* _YOUR INSTRUCTIONS_
Quote, with no changes, the lines that run from the top of the material to the line with "RIGHT_LEVELS = mm(270.9, 258.4, 246.8, 236.7, 227.4, 219.1)", both included.

* _INFORMATION SHOWN_
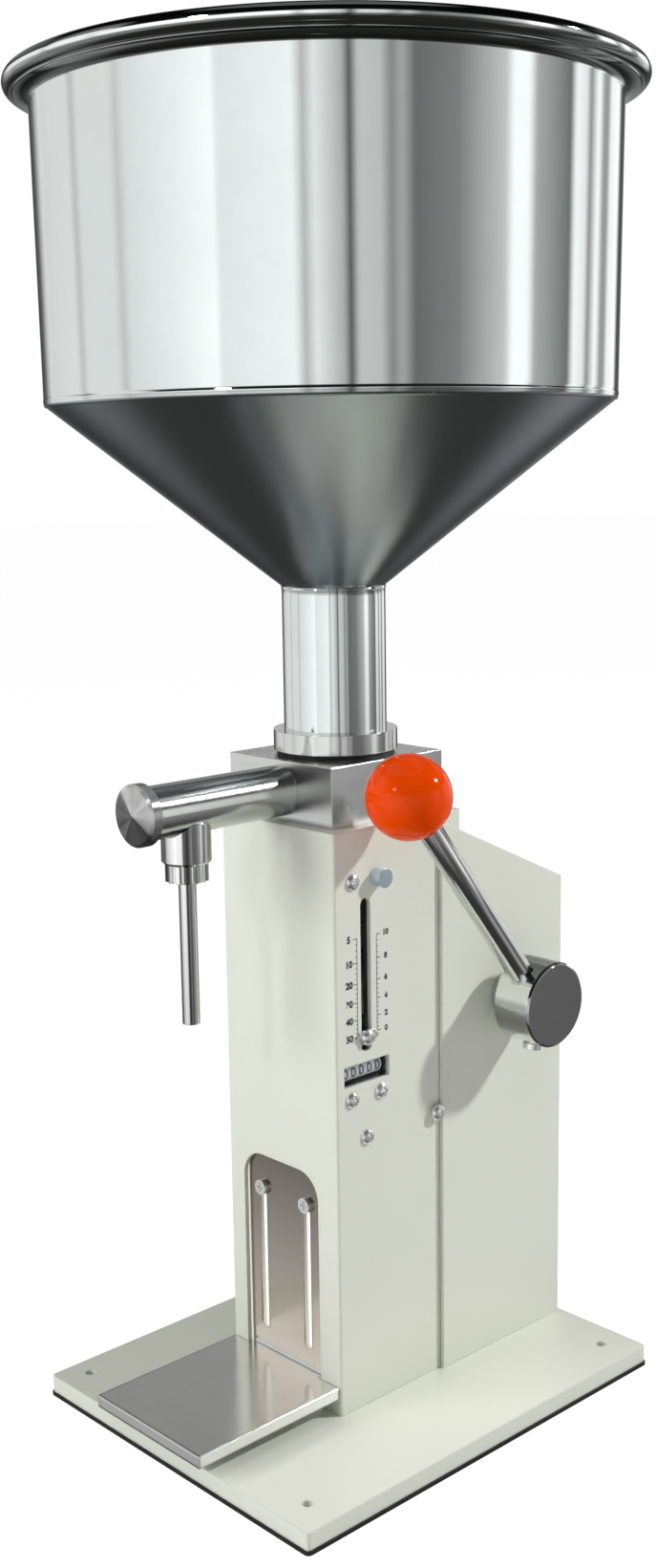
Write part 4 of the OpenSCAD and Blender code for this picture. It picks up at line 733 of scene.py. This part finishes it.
def lettering(name, words, body, key="ink", wrap=None):
    """Plain figures as flat meshes on the column's side, which faces +X. Each word is
    (text, y, z, size), centred there. Wrap, if given as (axis x, axis z, radius), bends them
    round a wheel: a point at height h goes to the angle h / radius."""
    points, faces = [], []
    for text, y, z, size in words:
        curve = bpy.data.curves.new(name, "FONT")
        curve.body, curve.size, curve.align_x, curve.align_y = text, size, "CENTER", "CENTER"
        curve.offset = size * BOLDER
        holder = bpy.data.objects.new(name, curve)
        scene.collection.objects.link(holder)
        bpy.context.view_layer.update()
        flat = holder.to_mesh()
        local = np.zeros(len(flat.vertices) * 3)
        flat.vertices.foreach_get("co", local)
        local = local.reshape(-1, 3)
        start = sum(len(p) for p in points)
        points.append(np.stack((0 * local[:, 0], y + local[:, 0], z + local[:, 1]), -1))
        faces += [tuple(v + start for v in polygon.vertices) for polygon in flat.polygons]
        holder.to_mesh_clear()
        bpy.data.objects.remove(holder)
        bpy.data.curves.remove(curve)
    points = np.concatenate(points)
    if wrap:
        axis_x, axis_z, radius = wrap
        angle = (points[:, 2] - axis_z) / radius
        points[:, 0] = axis_x + radius * np.cos(angle)
        points[:, 2] = axis_z + radius * np.sin(angle)
    else:
        points[:, 0] = COLUMN_SIDE + PRINT
    add_piece(name, points, faces, made[key], body, smooth=False)


# The scale's two columns: where the line and the figures' centres stand along Y, and the heights
# of the figures from the top down.
LEFT_LINE, LEFT_FIGURES_Y = -0.0314, -0.0372
RIGHT_LINE, RIGHT_FIGURES_Y = -0.0173, -0.0107
LEFT_LEVELS = mm(271.2, 258.2, 247.1, 237.0, 227.8, 218.5)
RIGHT_LEVELS = mm(270.9, 258.4, 246.8, 236.7, 227.4, 219.1)


def rulings():
    """Thin printed lines of the scale on the column's side: two upright lines beside the slot,
    with a long tick at each figure and short ticks between."""
    x = COLUMN_SIDE + PRINT
    line_half, long_tick, long_half, short_tick, short_half = mm(0.2, 2.6, 0.22, 1.3, 0.16)
    boxes = []

    def stroke(y0, y1, z0, z1):
        boxes.append([(x, y0, z0), (x, y1, z0), (x, y1, z1), (x, y0, z1)])

    def tick(line, reach, z, half):
        stroke(*sorted((line, line + reach)), z - half, z + half)

    for line, side, levels in ((RIGHT_LINE, 1, RIGHT_LEVELS), (LEFT_LINE, -1, LEFT_LEVELS)):
        stroke(line - line_half, line + line_half, levels[-1], levels[0])
        for i, z in enumerate(levels):
            tick(line, side * long_tick, z, long_half)
            if i:
                for part in (0.25, 0.5, 0.75):
                    tick(line, side * short_tick, z + (levels[i - 1] - z) * part, short_half)
    points = np.array(boxes).reshape(-1, 3)
    faces = np.arange(len(points)).reshape(-1, 4)
    add_piece("scale_lines", points, faces, made["ink"], "machine",
              smooth=False)


rulings()
lettering("scale_figures",
          [(text, LEFT_FIGURES_Y, z, 0.0049)
           for text, z in zip(("5", "10", "20", "30", "40", "50"), LEFT_LEVELS)]
          + [(text, RIGHT_FIGURES_Y, z, 0.0042)
             for text, z in zip(("10", "8", "6", "4", "2", "0"), RIGHT_LEVELS)],
          "machine")
WHEELS = 5
wheels_low, wheels_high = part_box("counter_wheels")
wheel_axis = (wheels_low + wheels_high) / 2
wheel_pitch = (wheels_high.y - wheels_low.y) / WHEELS
lettering("counter_figures",
          [("0", wheels_low.y + wheel_pitch * (i + 0.5), wheel_axis.z, 0.0075)
           for i in range(WHEELS)],
          "counter_drums", key="figures",
          wrap=(wheel_axis.x, wheel_axis.z, (wheels_high.z - wheels_low.z) / 2 + PRINT))


# ---------------------------------------------------------------- studio
# Strips of light and dark round the object, as (azimuth in degrees from +X, level). A ramp
# holds 32 stops, so there are two, which meet at one azimuth.
STRIPS_MEET = 60
FRONT_STRIPS = (
    (-180, 0.8), (-172, 0.85), (-158, 0.9), (-154, 0.65), (-150, 0.9), (-132, 0.9),
    (-128, 0.7), (-124, 0.9), (-100, 1.1), (-86, 1.25), (-84, 1.0), (-56, 1.15), (-52, 0.6),
    (-48, 1.0), (-38, 0.55), (-35, 0.1), (-32, 0.7), (-24, 0.65), (-20, 0.3), (-16, 0.5),
    (-11, 0.18), (6, 0.27), (26, 0.7), (30, 1.3), (37, 1.25), (41, 0.5), (STRIPS_MEET, 0.2))
BACK_STRIPS = (
    (STRIPS_MEET, 0.2), (64, 1.2), (71, 1.0), (74, 0.3), (81, 1.3), (86, 0.4), (90, 0.4),
    (94, 1.1), (104, 1.2), (110, 0.08), (118, 0.1), (130, 0.6), (144, 0.5), (154, 0.04),
    (164, 0.15), (174, 0.8))
CEILING, CEILING_BEHIND = (0.015, 0.015, 0.015, 1), (0.36, 0.36, 0.355, 1)
PANEL, OVERHEAD, GROUND = (0.9, 0.89, 0.87, 1), (0.75, 0.75, 0.74, 1), (0.045, 0.044, 0.041, 1)
WHITE = (1, 1, 1, 1)
FILL_LEVEL = 0.20


def studio_colors(t):
    """The studio by direction: the strips in the middle zone, above them a dark ceiling with a
    grey part behind the object, a panel and an overhead light, and below them weaker strips
    that end in a dark ground. The zones end at heights z of a unit direction."""
    x, y, z = t.split(t.add("ShaderNodeTexCoord").outputs["Generated"])
    turn = t.turn(x, y)
    strips = t.mix(t.math("GREATER_THAN", turn, (STRIPS_MEET + 180) / 360),
                   level_ramp(t, turn, round_stops(FRONT_STRIPS)),
                   level_ramp(t, turn, round_stops(BACK_STRIPS)))
    front = t.ranged(turn, 0.44, 0.52, 1.0, 0.0)
    away = t.weighted((x, -0.73), (y, 0.68))
    behind = t.math("MULTIPLY", t.fade(away, 0.3, 0.55), t.ranged(z, 0.52, 0.6, 1.0, 0.0))
    behind = t.math("MULTIPLY", behind, t.fade(z, 0.28, 0.36))
    top = t.mix(t.fade(z, 0.215, 0.28), strips, t.mix(behind, CEILING, CEILING_BEHIND))
    towards_panel = t.weighted((x, -0.656), (y, -0.611), (z, 0.445))
    top = t.mix(t.fade(towards_panel, 0.945, 0.972), top, PANEL)
    top = t.mix(t.fade(z, 0.90, 0.94), top, OVERHEAD)
    low_strips = t.scaled(strips, t.ranged(front, 0.0, 1.0, 0.35, 0.55))
    bottom = t.mix(t.fade(z, -0.5, -0.72), low_strips, GROUND)
    below = t.mix(front, t.fade(z, -0.06, -0.26), t.fade(z, -0.2, -0.34))
    return t.mix(below, top, bottom)


def make_world():
    """A white backdrop for the camera, a plain fill for diffuse light, and the studio for
    reflections alone."""
    world = bpy.data.worlds.new("studio")
    world.use_nodes = True
    scene.world = world
    t = Tree(world.node_tree)
    t.tree.nodes.clear()
    path = t.add("ShaderNodeLightPath").outputs
    fill = t.fed(t.add("ShaderNodeBackground"), WHITE, FILL_LEVEL)
    mirrored = t.fed(t.add("ShaderNodeBackground"), studio_colors(t))
    backdrop = t.fed(t.add("ShaderNodeBackground"), WHITE)
    lit = t.fed(t.add("ShaderNodeMixShader"), path["Is Glossy Ray"], fill, mirrored)
    seen = t.math("MAXIMUM", path["Is Camera Ray"], path["Is Transmission Ray"])
    t.feed(t.add("ShaderNodeOutputWorld").inputs[0],
           t.fed(t.add("ShaderNodeMixShader"), seen, lit, backdrop))


def make_floor():
    """A plain pale floor that the camera sees nearly white, with the object's soft shadow. It
    lies a little below the mat, so that the two don't coincide."""
    half, drop = 12.0, 0.0002
    glow_share, glow_level = 0.86, 1.12
    mesh = bpy.data.meshes.new("floor")
    corners = [(-half, -half, 0), (half, -half, 0), (half, half, 0), (-half, half, 0)]
    mesh.from_pydata(corners, [], [(0, 1, 2, 3)])
    floor = bpy.data.objects.new("floor", mesh)
    floor.location.z = -drop
    scene.collection.objects.link(floor)
    material = bpy.data.materials.new("floor")
    material.use_nodes = True
    t = Tree(material.node_tree)
    shader = material.node_tree.nodes["Principled BSDF"]
    shader.inputs["Base Color"].default_value = (0.8, 0.8, 0.8, 1)
    shader.inputs["Roughness"].default_value = 0.9
    glow = t.add("ShaderNodeEmission")
    glow.inputs[1].default_value = glow_level
    seen = t.math("MULTIPLY", t.add("ShaderNodeLightPath").outputs["Is Camera Ray"], glow_share)
    mixed = t.fed(t.add("ShaderNodeMixShader"), seen, shader.outputs[0], glow.outputs[0])
    t.feed(material.node_tree.nodes["Material Output"].inputs[0], mixed)
    mesh.materials.append(material)
    floor.visible_glossy = False


def area_lamp(name, towards, distance, size, level, aim=(0, 0, 0.3), glossy=True):
    """A soft lamp. Level is the brightness that it gives a white surface facing it."""
    data = bpy.data.lights.new(name, "AREA")
    data.shape = "DISK"
    data.size = size
    data.energy = level * math.pi ** 2 * distance ** 2
    lamp = bpy.data.objects.new(name, data)
    direction = Vector(towards).normalized()
    lamp.location = Vector(aim) + direction * distance
    lamp.rotation_mode = "QUATERNION"
    lamp.rotation_quaternion = direction.to_track_quat("Z", "Y")
    lamp.visible_glossy = glossy
    scene.collection.objects.link(lamp)


KNOB_CENTRE = (0.066, -0.018, 0.346)
make_world()
make_floor()
area_lamp("key_lamp", (1.0, 1.2, 0.94), 2.4, size=0.16, level=0.70)
area_lamp("front_lamp", (-0.35, -0.9, 0.3), 2.2, size=1.2, level=0.57, glossy=False)
area_lamp("window_lamp", (0.05, -0.89, 0.46), 2.2, size=0.22, level=0.08, aim=KNOB_CENTRE)
area_lamp("ceiling_lamp", (0.3, -0.4, 1.0), 2.2, size=2.0, level=0.17, glossy=False)
scene.view_settings.view_transform = "Standard"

* _FINISHED ANSWER_
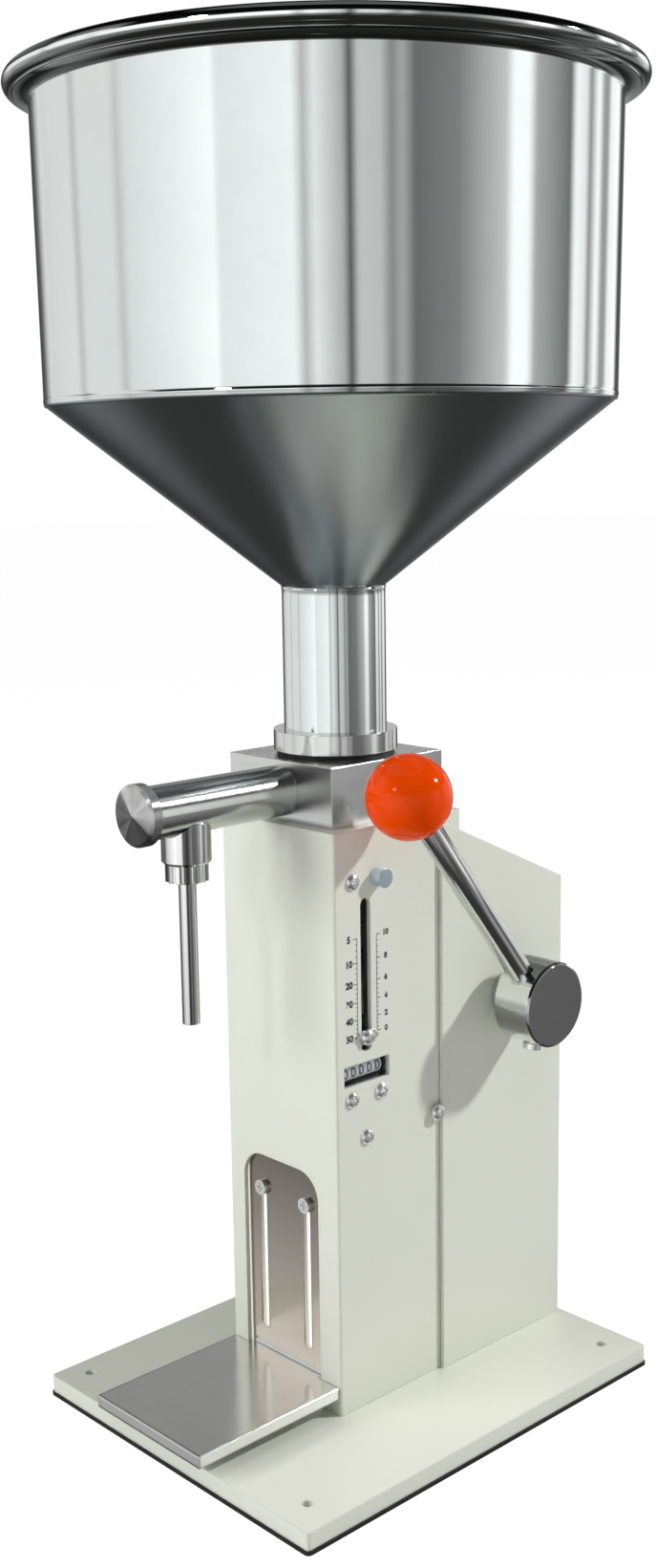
Write part 4 of the OpenSCAD and Blender code for this picture. It picks up at line 733 of scene.py. This part finishes it.
def lettering(name, words, body, key="ink", wrap=None):
    """Plain figures as flat meshes on the column's side, which faces +X. Each word is
    (text, y, z, size), centred there. Wrap, if given as (axis x, axis z, radius), bends them
    round a wheel: a point at height h goes to the angle h / radius."""
    points, faces = [], []
    for text, y, z, size in words:
        curve = bpy.data.curves.new(name, "FONT")
        curve.body, curve.size, curve.align_x, curve.align_y = text, size, "CENTER", "CENTER"
        curve.offset = size * BOLDER
        holder = bpy.data.objects.new(name, curve)
        scene.collection.objects.link(holder)
        bpy.context.view_layer.update()
        flat = holder.to_mesh()
        local = np.zeros(len(flat.vertices) * 3)
        flat.vertices.foreach_get("co", local)
        local = local.reshape(-1, 3)
        start = sum(len(p) for p in points)
        points.append(np.stack((0 * local[:, 0], y + local[:, 0], z + local[:, 1]), -1))
        faces += [tuple(v + start for v in polygon.vertices) for polygon in flat.polygons]
        holder.to_mesh_clear()
        bpy.data.objects.remove(holder)
        bpy.data.curves.remove(curve)
    points = np.concatenate(points)
    if wrap:
        axis_x, axis_z, radius = wrap
        angle = (points[:, 2] - axis_z) / radius
        points[:, 0] = axis_x + radius * np.cos(angle)
        points[:, 2] = axis_z + radius * np.sin(angle)
    else:
        points[:, 0] = COLUMN_SIDE + PRINT
    add_piece(name, points, faces, made[key], body, smooth=False)


# The scale's two columns: where the line and the figures' centres stand along Y, and the heights
# of the figures from the top down.
LEFT_LINE, LEFT_FIGURES_Y = -0.0314, -0.0372
RIGHT_LINE, RIGHT_FIGURES_Y = -0.0173, -0.0107
LEFT_LEVELS = mm(271.2, 258.2, 247.1, 237.0, 227.8, 218.5)
RIGHT_LEVELS = mm(270.9, 258.4, 246.8, 236.7, 227.4, 219.1)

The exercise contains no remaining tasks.